7:00 am. Winter. The world is still asleep; I'm half asleep. I sit at my desk in socks, underwear, and an oversized sweatshirt staring at the gray outside. The radiator hisses and the house creaks as water flows through pipes. I imagine our house - with it creaks and groans - as a ship afloat on a sea of noise.

The sound of a distant plane edges into my consciousness for a few seconds and then fades. This morning, there are no crows. No fire engines or ambulances. No blaring stereos. No wind chimes. Just comforting sounds and the absence of unwanted sounds.

Yet, it's a temporary respite. The world will wake up and the sound level will increase. Sounds will become my unwanted noise. The best case scenario is that I won't notice it because I'll be busy and the total sound level will rise to drown out what bothers me. The worst case scenario is that I'll get irritated, then cope, and maybe even create my own noise.

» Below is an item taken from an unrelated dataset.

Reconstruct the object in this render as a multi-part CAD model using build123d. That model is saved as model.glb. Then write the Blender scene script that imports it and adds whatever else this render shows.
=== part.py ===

I think of how Julia Barnett Rice and Charles Babbage responded to noise, proactively and reactively, respectively. I'm somewhere in the middle. My mind wanders to Seneca (c. 4 BC – AD 65), a Roman Stoic. He lived above a spa and describes the noises that irritated him in the essay On Noise including the hair-plucker's voice, "continually giving it vent and never holding his tongue except when he is plucking the armpits and making his victim yell instead." He gives this advice on dealing with noise: suck it up and calm the turmoil inside. I think of the Stoic's response to the old saw "shit happens," which is, "This shit is good for me." Maybe some noise is.

7:05 am. I yawn and stretch. Suddenly, "Varoom!" Out of nowhere a motorcycle roars up the street. It sets of a car alarm. My first test of the day.